Selain itu, diuraikan juga bahwa dengan adanya fitur tersebut, biaya pemungutan (administration cost) akan dapat diminimalkan. Di sisi lain, biaya kepatuhan (compliance cost) juga dapat dikurangi karena hal tersebut akan membantu otoritas pajak lebih tepat sasaran dalam mendeteksi ketidakpatuhan dan melakukan pemeriksaan.

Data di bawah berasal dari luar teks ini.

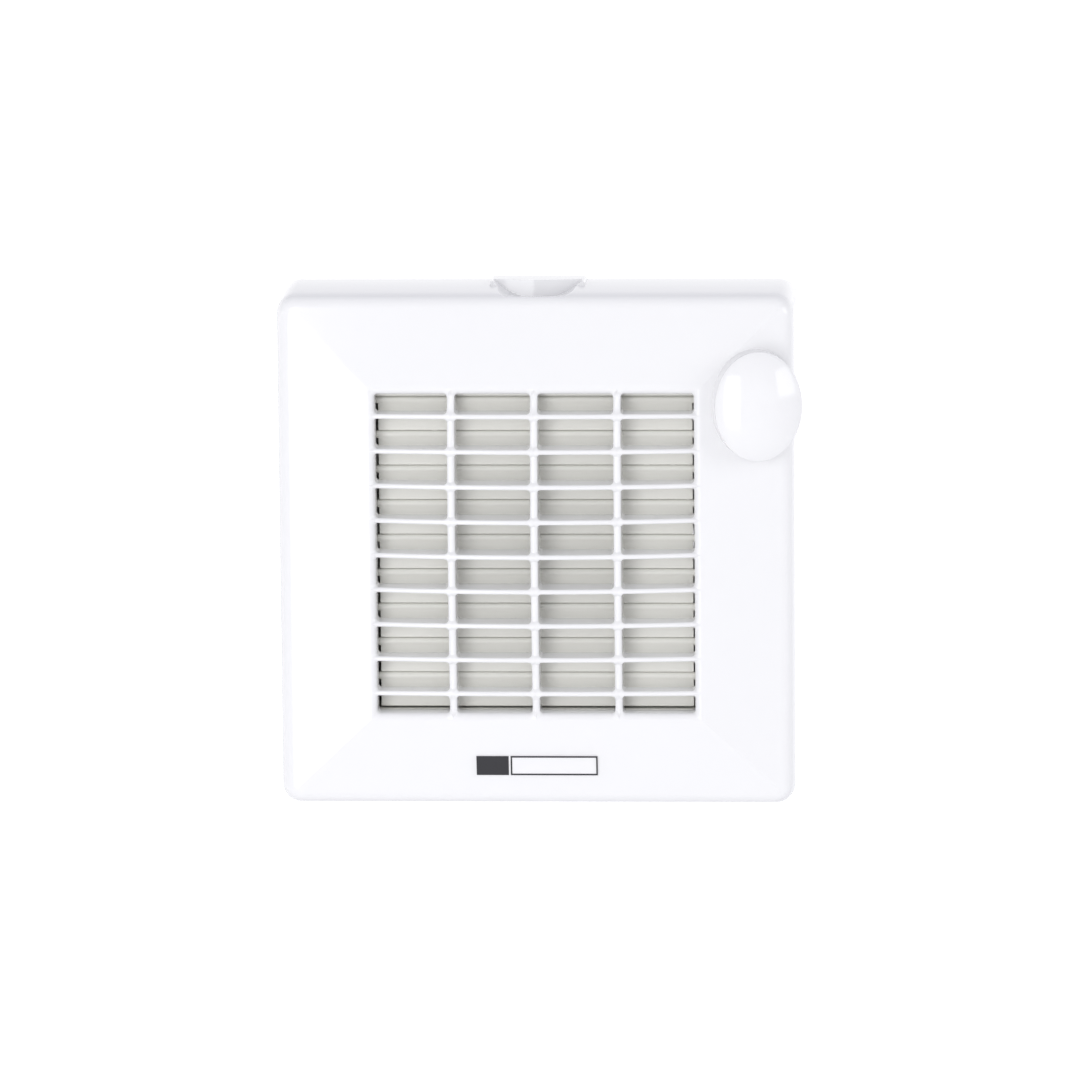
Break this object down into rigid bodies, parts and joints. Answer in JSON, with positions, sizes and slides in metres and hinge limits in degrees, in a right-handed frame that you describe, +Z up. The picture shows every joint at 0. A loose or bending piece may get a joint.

Kedua, membangun model risiko kepatuhan wajib pajak yang bersifat real time. Dengan model ini, setiap perilaku atau keputusan bisnis yang diambil oleh wajib pajak dapat direspons oleh otoritas pajak secara cepat dan akurat.
Ketiga, mengembangkan segmentasi wajib pajak secara terukur bergantung kategori perilaku wajib pajak. Langkah ini dibutuhkan mengingat data wajib pajak secara keseluruhan akan menyulitkan otoritas pajak menyederhanakan limpahan data dan informasi yang ada. Hal ini juga akan memungkinkan otoritas pajak mendeteksi perkiraan penerimaan dan risiko shortfall yang terjadi per segmentasi wajib pajak.
Keempat. memprioritaskan pelayanan wajib pajak. Setiap data dan informasi serta keputusan yang dihasilkan dari data analytics hendaknya tidak hanya digunakan sebatas menghasilkan tindakan enforcement bagi wajib pajak.
Layanan, kemudahan, dan perhatian untuk berkolaborasi dengan wajib pajak lebih penting agar terbangun kepatuhan sukarela dalam jangka panjang serta perbaikan hubungan antara otoritas dengan wajib pajak.
Kelima, membangun kolaborasi dan kerja sama dengan wajib pajak. Pada akhirnya, otoritas pajak akan membutuhkan wajib pajak sebagai mitra bersama untuk meminimalkan ketidakpatuhan.
Setiap informasi yang berguna dari wajib pajak tidak akan hanya berguna mencegah ketidakpatuhan, tapi juga memberikan pandangan konstruktif terkait perbaikan aturan yang belum tentu terpikir oleh otoritas pajak. Cara ini dapat digunakan dengan membangun jaringan (networking) dengan wajib pajak yang terpercaya dan bersedia untuk berkolaborasi.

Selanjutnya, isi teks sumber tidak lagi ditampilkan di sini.